異形の日本人
「民俗学者宮本常一の代表作に『忘れられた日本人』がある。宮本は地方の田舎で昔ながらの生活を営む人々の中にこそ、本当の日本人の姿があるとした。 私はそれとは対極に、路地に住む人やそれと同じように異端とされた人々、タブーとされた出来事を通して、日本人の姿を見つめようと努めてきた。だからこれは宮本と違う意味で、ノンフィクションの書き手である私なりの「忘れられた日本人」ストーリーでもある。」
被差別部落問題ノンフィクションで大宅壮一ノンフィクション賞を受賞したライターによる、マイノリティ視点の現代日本人論。偉人伝より異人伝の方がずっと面白い。有名、無名の6人の人生が語られる。
・類人猿のような姿態の"ターザン"姉妹
・差別を描いて封印された漫画家『血だるま剣法』平田弘史
・孤高のやり投げ選手 溝口和洋
・医師の猥褻行為と裁判で戦い続けた生涯を持つ女性
・股間から火を吹く芸で知られるストリッパー
・伝説の落語家 初代桂 春団治
日本はアメリカと比べると社会の異形に対する許容度がかなり低い国だと思う。規格を外れた人間を排除しようとする。現代になって部落差別は少し減ったかもしれないが、情報ネットワークが発達して、異形はネットメディアに晒されて叩かれる。
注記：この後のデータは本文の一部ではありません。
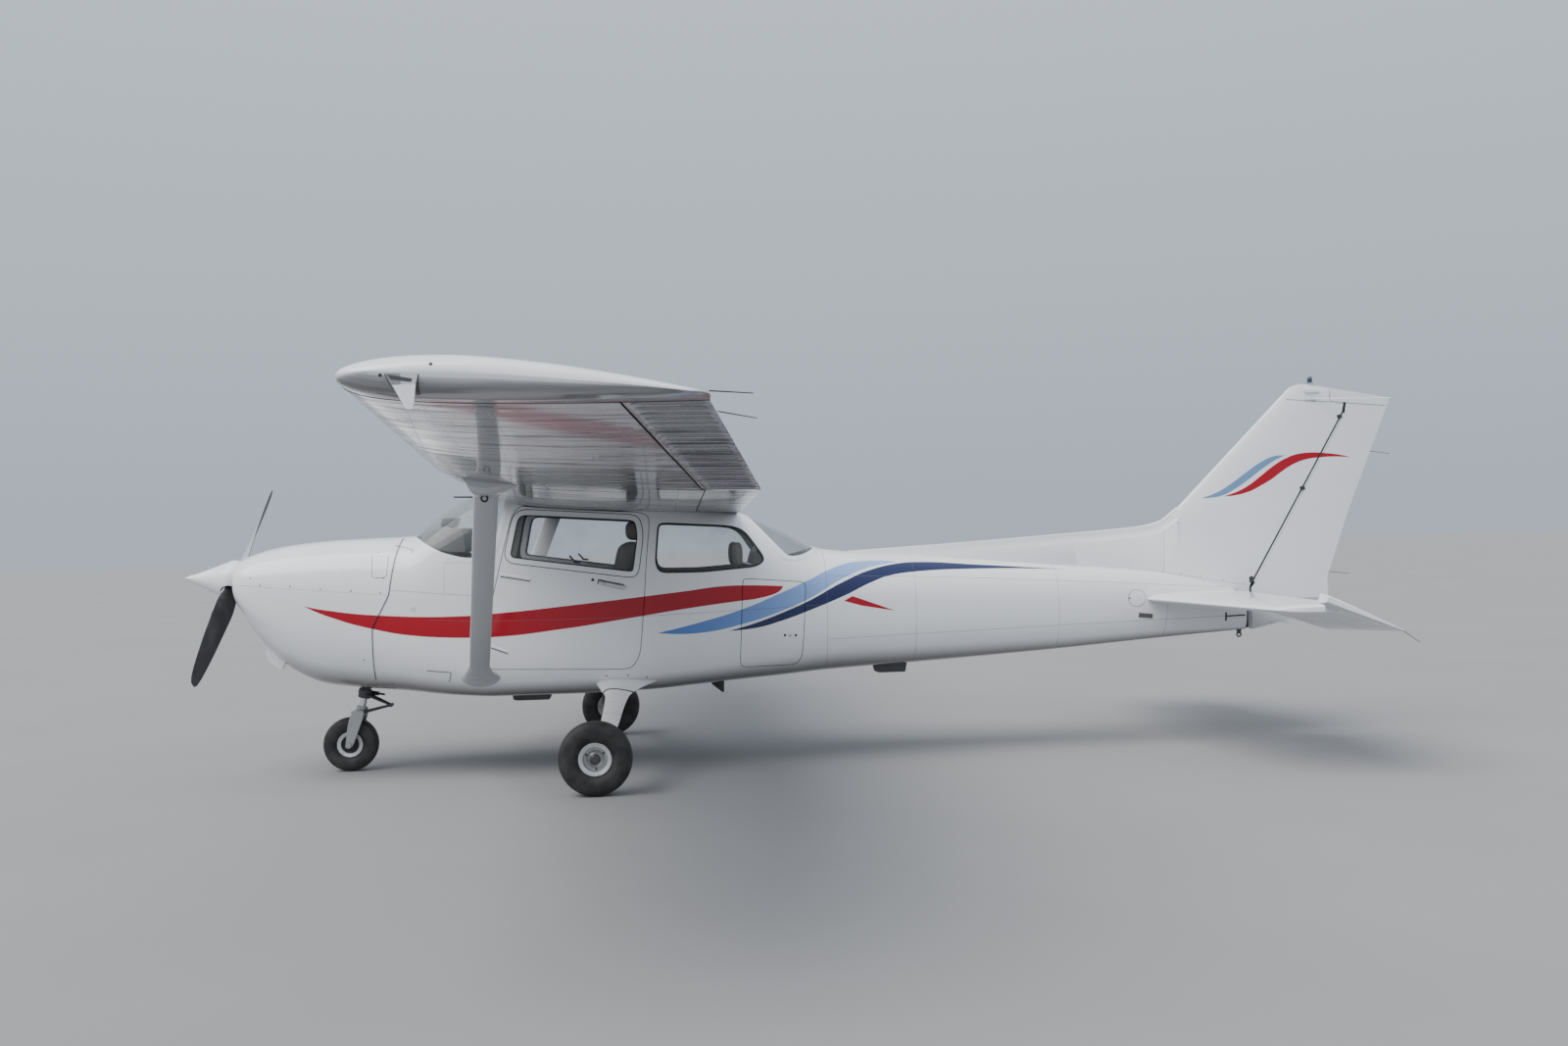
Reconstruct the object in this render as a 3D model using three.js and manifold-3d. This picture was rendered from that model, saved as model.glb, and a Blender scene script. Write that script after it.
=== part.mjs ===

異形に対する不安や嫌悪感は、多様性に対する恐怖が根っこにあるのだと思う。みんな一緒であることで安心を得る社会と、異形を取り込みながら成長していく社会。後者の社会に生まれていたらイノベーターと呼ばれたかもしれない人たちが、日本社会で生きにくい人生をおくっているレポートの本である。